··· Provided data
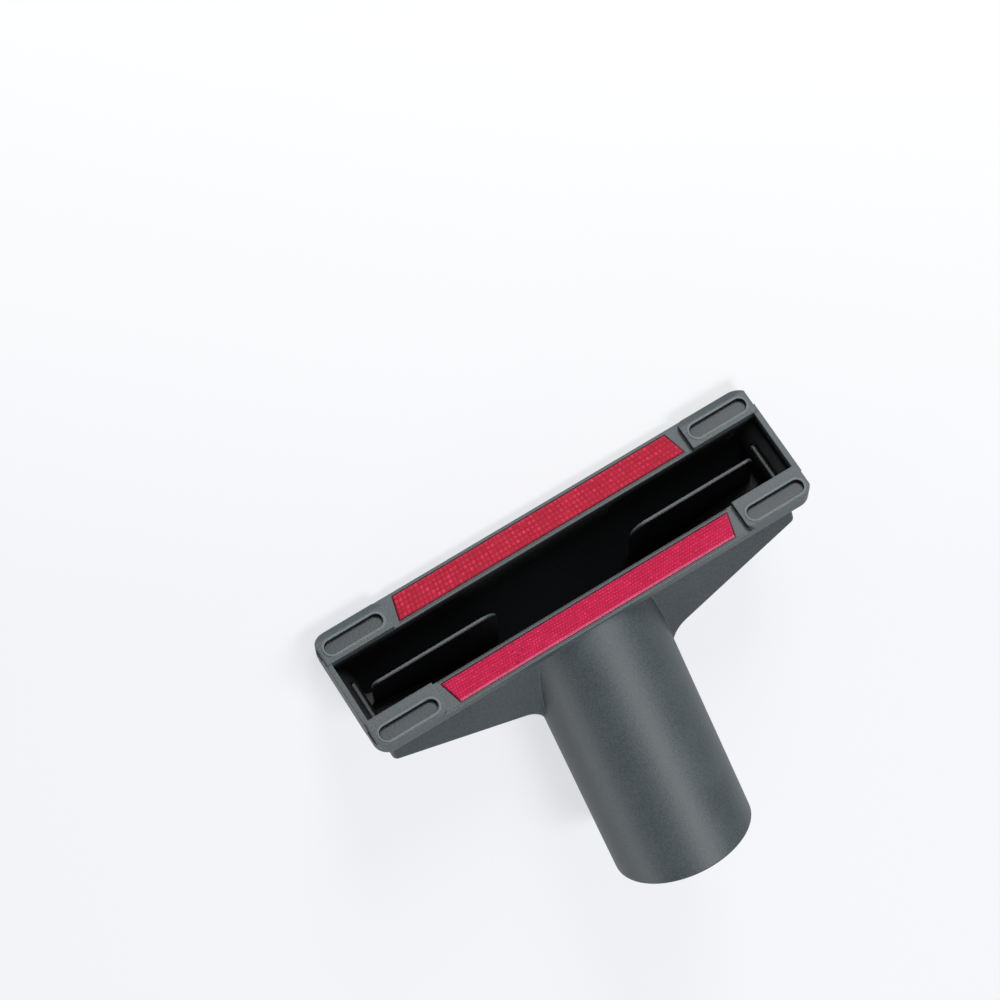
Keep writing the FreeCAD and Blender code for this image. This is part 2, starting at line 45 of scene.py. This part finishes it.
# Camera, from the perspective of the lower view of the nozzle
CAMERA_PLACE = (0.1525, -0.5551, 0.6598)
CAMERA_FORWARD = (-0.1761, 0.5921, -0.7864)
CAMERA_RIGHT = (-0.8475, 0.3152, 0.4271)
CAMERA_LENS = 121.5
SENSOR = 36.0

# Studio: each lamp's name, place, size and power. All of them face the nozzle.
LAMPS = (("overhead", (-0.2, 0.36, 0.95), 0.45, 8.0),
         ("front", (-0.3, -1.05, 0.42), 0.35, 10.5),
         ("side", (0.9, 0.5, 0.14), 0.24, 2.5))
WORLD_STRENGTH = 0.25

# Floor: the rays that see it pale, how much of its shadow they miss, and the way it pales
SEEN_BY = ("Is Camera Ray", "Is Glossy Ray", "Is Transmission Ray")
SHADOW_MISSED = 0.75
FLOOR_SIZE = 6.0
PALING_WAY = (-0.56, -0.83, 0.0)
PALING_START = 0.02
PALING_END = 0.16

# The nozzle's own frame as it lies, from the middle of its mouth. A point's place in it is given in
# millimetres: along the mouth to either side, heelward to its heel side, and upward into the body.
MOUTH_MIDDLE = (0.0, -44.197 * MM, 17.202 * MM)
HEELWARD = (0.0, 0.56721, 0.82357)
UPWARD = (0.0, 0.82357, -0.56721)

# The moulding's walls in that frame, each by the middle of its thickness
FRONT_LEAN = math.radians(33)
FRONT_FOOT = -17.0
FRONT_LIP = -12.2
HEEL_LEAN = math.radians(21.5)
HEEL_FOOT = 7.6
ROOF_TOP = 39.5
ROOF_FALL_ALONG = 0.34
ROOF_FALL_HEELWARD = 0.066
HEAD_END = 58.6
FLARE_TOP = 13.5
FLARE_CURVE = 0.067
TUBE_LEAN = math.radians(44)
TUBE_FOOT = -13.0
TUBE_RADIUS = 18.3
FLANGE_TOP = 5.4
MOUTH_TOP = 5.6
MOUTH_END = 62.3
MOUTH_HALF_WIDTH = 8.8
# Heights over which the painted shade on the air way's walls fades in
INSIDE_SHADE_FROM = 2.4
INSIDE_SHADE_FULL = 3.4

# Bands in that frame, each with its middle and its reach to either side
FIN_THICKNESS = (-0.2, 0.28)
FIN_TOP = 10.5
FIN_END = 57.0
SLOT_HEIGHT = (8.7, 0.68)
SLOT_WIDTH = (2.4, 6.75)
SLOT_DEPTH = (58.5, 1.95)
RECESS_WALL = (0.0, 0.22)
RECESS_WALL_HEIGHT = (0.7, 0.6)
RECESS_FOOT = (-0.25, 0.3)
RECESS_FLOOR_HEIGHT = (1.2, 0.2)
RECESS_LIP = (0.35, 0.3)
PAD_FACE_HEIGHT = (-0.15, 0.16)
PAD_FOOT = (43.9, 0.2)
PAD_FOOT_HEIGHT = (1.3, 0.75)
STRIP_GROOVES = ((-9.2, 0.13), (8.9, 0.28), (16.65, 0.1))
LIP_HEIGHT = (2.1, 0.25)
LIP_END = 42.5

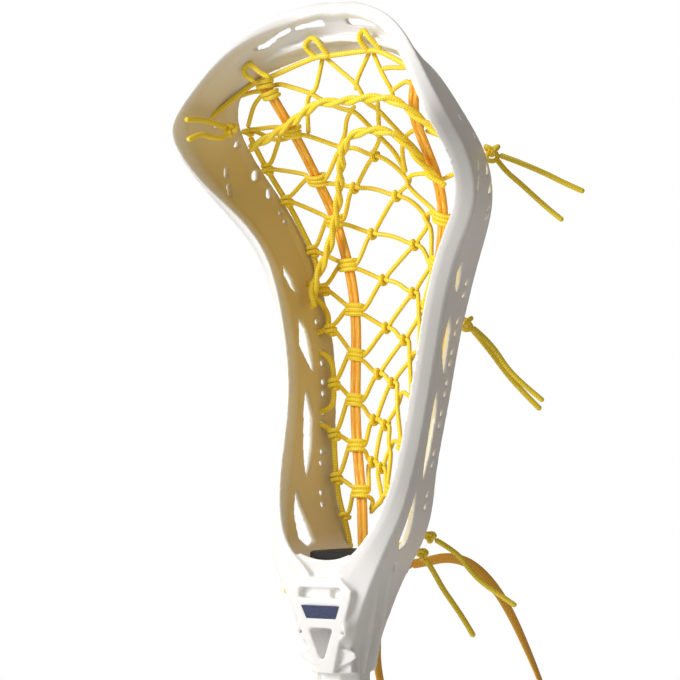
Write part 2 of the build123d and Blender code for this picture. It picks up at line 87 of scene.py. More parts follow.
······
**Your goal:** Please set down each line of the records exactly as given.

**Full solution:**
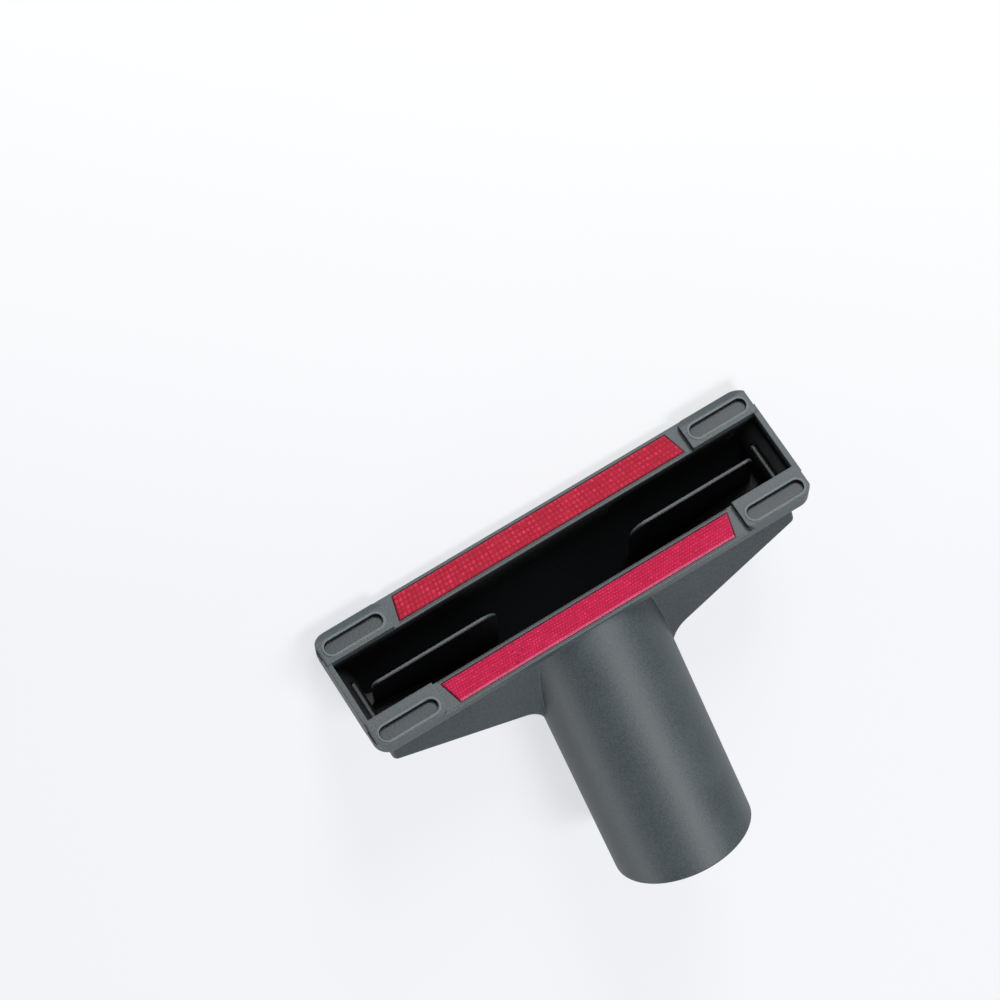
Keep writing the FreeCAD and Blender code for this image. This is part 2, starting at line 45 of scene.py. This part finishes it.
# Camera, from the perspective of the lower view of the nozzle
CAMERA_PLACE = (0.1525, -0.5551, 0.6598)
CAMERA_FORWARD = (-0.1761, 0.5921, -0.7864)
CAMERA_RIGHT = (-0.8475, 0.3152, 0.4271)
CAMERA_LENS = 121.5
SENSOR = 36.0

# Studio: each lamp's name, place, size and power. All of them face the nozzle.
LAMPS = (("overhead", (-0.2, 0.36, 0.95), 0.45, 8.0),
         ("front", (-0.3, -1.05, 0.42), 0.35, 10.5),
         ("side", (0.9, 0.5, 0.14), 0.24, 2.5))
WORLD_STRENGTH = 0.25

# Floor: the rays that see it pale, how much of its shadow they miss, and the way it pales
SEEN_BY = ("Is Camera Ray", "Is Glossy Ray", "Is Transmission Ray")
SHADOW_MISSED = 0.75
FLOOR_SIZE = 6.0
PALING_WAY = (-0.56, -0.83, 0.0)
PALING_START = 0.02
PALING_END = 0.16

# The nozzle's own frame as it lies, from the middle of its mouth. A point's place in it is given in
# millimetres: along the mouth to either side, heelward to its heel side, and upward into the body.
MOUTH_MIDDLE = (0.0, -44.197 * MM, 17.202 * MM)
HEELWARD = (0.0, 0.56721, 0.82357)
UPWARD = (0.0, 0.82357, -0.56721)

# The moulding's walls in that frame, each by the middle of its thickness
FRONT_LEAN = math.radians(33)
FRONT_FOOT = -17.0
FRONT_LIP = -12.2
HEEL_LEAN = math.radians(21.5)
HEEL_FOOT = 7.6
ROOF_TOP = 39.5
ROOF_FALL_ALONG = 0.34
ROOF_FALL_HEELWARD = 0.066
HEAD_END = 58.6
FLARE_TOP = 13.5
FLARE_CURVE = 0.067
TUBE_LEAN = math.radians(44)
TUBE_FOOT = -13.0
TUBE_RADIUS = 18.3
FLANGE_TOP = 5.4
MOUTH_TOP = 5.6
MOUTH_END = 62.3
MOUTH_HALF_WIDTH = 8.8
# Heights over which the painted shade on the air way's walls fades in
INSIDE_SHADE_FROM = 2.4
INSIDE_SHADE_FULL = 3.4

# Bands in that frame, each with its middle and its reach to either side
FIN_THICKNESS = (-0.2, 0.28)
FIN_TOP = 10.5
FIN_END = 57.0
SLOT_HEIGHT = (8.7, 0.68)
SLOT_WIDTH = (2.4, 6.75)
SLOT_DEPTH = (58.5, 1.95)
RECESS_WALL = (0.0, 0.22)
RECESS_WALL_HEIGHT = (0.7, 0.6)
RECESS_FOOT = (-0.25, 0.3)
RECESS_FLOOR_HEIGHT = (1.2, 0.2)
RECESS_LIP = (0.35, 0.3)
PAD_FACE_HEIGHT = (-0.15, 0.16)
PAD_FOOT = (43.9, 0.2)
PAD_FOOT_HEIGHT = (1.3, 0.75)
STRIP_GROOVES = ((-9.2, 0.13), (8.9, 0.28), (16.65, 0.1))
LIP_HEIGHT = (2.1, 0.25)
LIP_END = 42.5

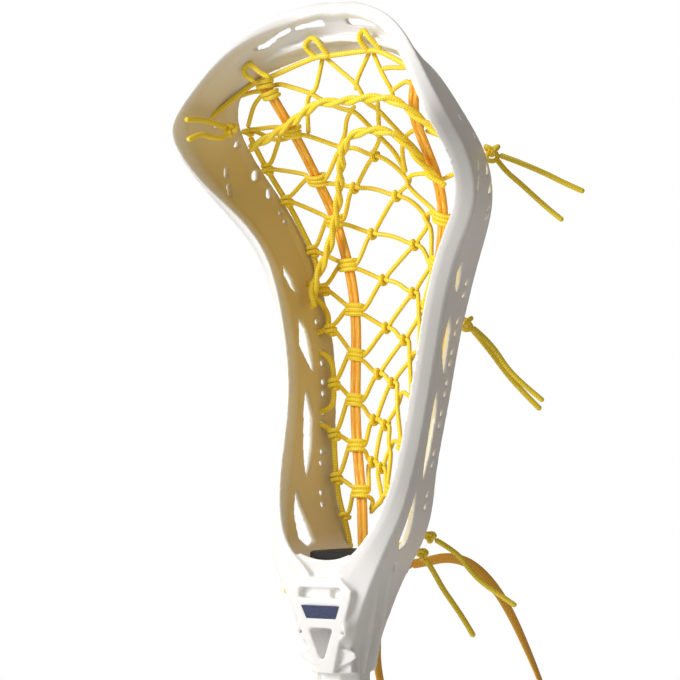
Write part 2 of the build123d and Blender code for this picture. It picks up at line 87 of scene.py. More parts follow.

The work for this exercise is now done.